## [RECORD EXTRACTS]
•••••

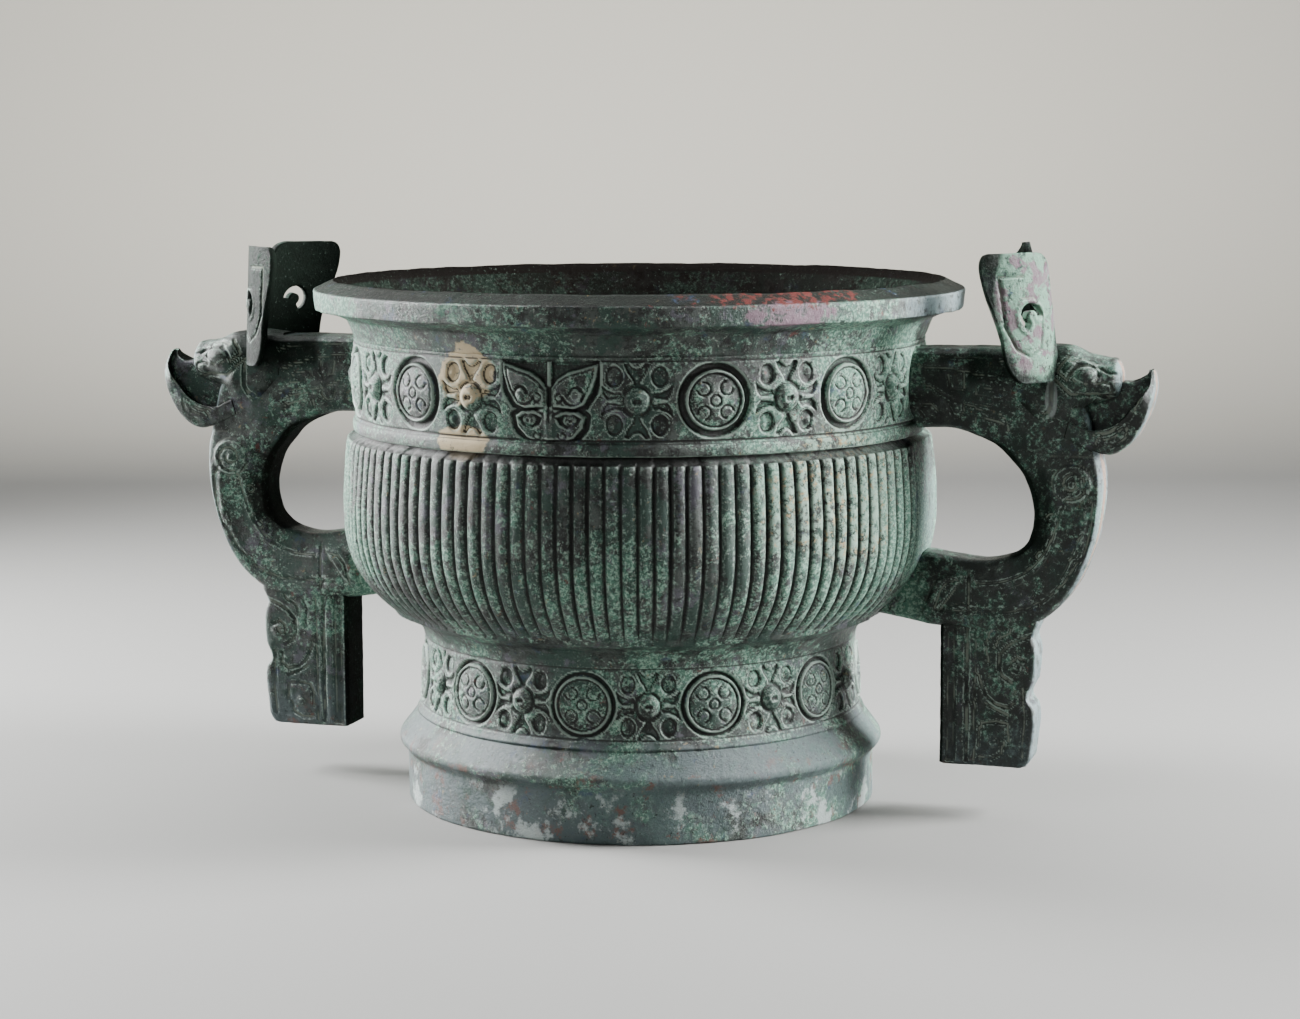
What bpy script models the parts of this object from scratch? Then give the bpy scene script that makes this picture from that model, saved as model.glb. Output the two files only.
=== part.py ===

•••••

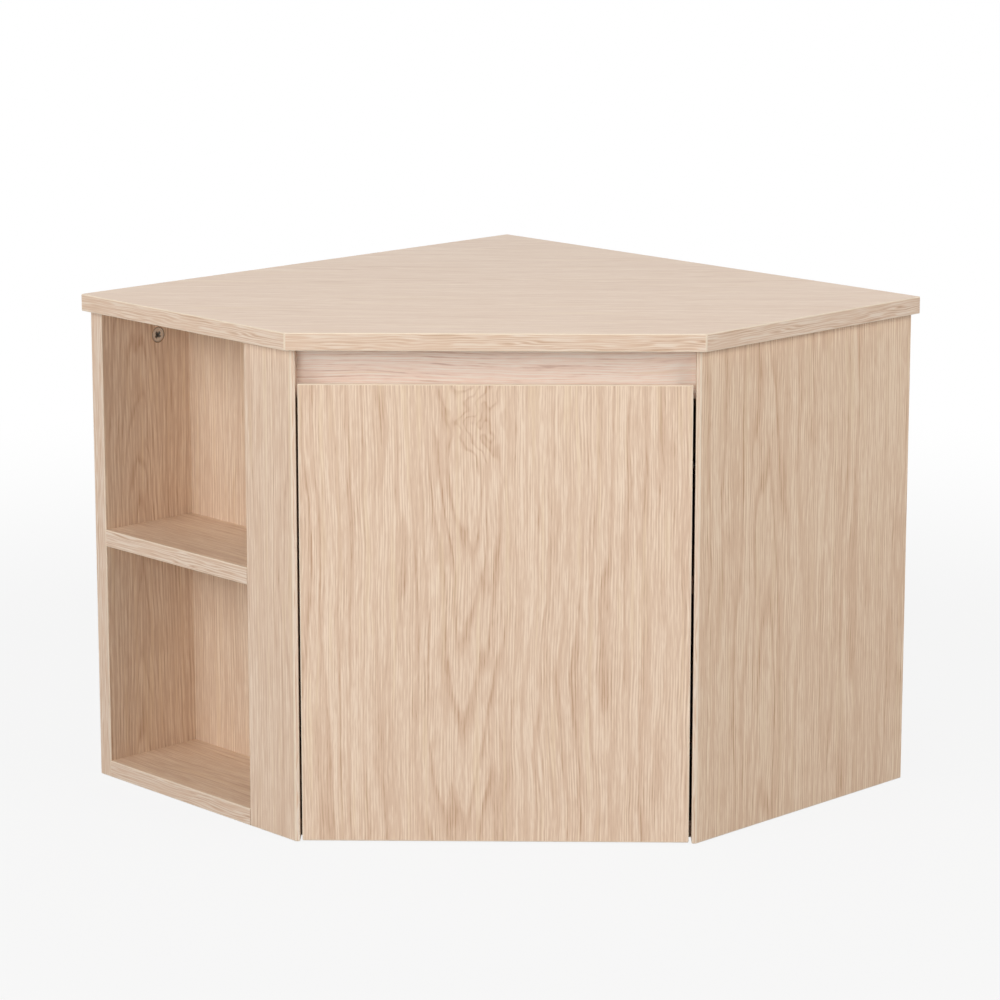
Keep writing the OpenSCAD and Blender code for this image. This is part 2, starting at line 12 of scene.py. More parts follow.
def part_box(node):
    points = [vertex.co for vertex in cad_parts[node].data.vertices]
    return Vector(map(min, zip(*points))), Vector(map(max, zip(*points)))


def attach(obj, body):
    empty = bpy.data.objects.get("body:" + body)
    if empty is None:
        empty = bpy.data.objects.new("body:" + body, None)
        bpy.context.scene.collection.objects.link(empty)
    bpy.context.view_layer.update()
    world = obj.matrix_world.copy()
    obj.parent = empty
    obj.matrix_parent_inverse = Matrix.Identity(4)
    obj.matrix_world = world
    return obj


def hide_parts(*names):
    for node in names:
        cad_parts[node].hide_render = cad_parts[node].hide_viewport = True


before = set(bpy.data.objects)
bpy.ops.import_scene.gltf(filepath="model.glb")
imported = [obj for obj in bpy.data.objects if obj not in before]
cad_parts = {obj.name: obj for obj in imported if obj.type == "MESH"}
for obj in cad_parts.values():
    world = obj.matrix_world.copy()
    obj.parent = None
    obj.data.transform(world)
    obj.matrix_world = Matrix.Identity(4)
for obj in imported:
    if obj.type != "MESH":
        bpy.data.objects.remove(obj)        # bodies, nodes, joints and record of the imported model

•••••

## [THE TASK]
Look through the material above and pick out each line holding the word "model".

## [SOLUTION TO THIS PROBLEM]
What bpy script models the parts of this object from scratch? Then give the bpy scene script that makes this picture from that model, saved as model.glb. Output the two files only.
bpy.ops.import_scene.gltf(filepath="model.glb")
        bpy.data.objects.remove(obj)        # bodies, nodes, joints and record of the imported model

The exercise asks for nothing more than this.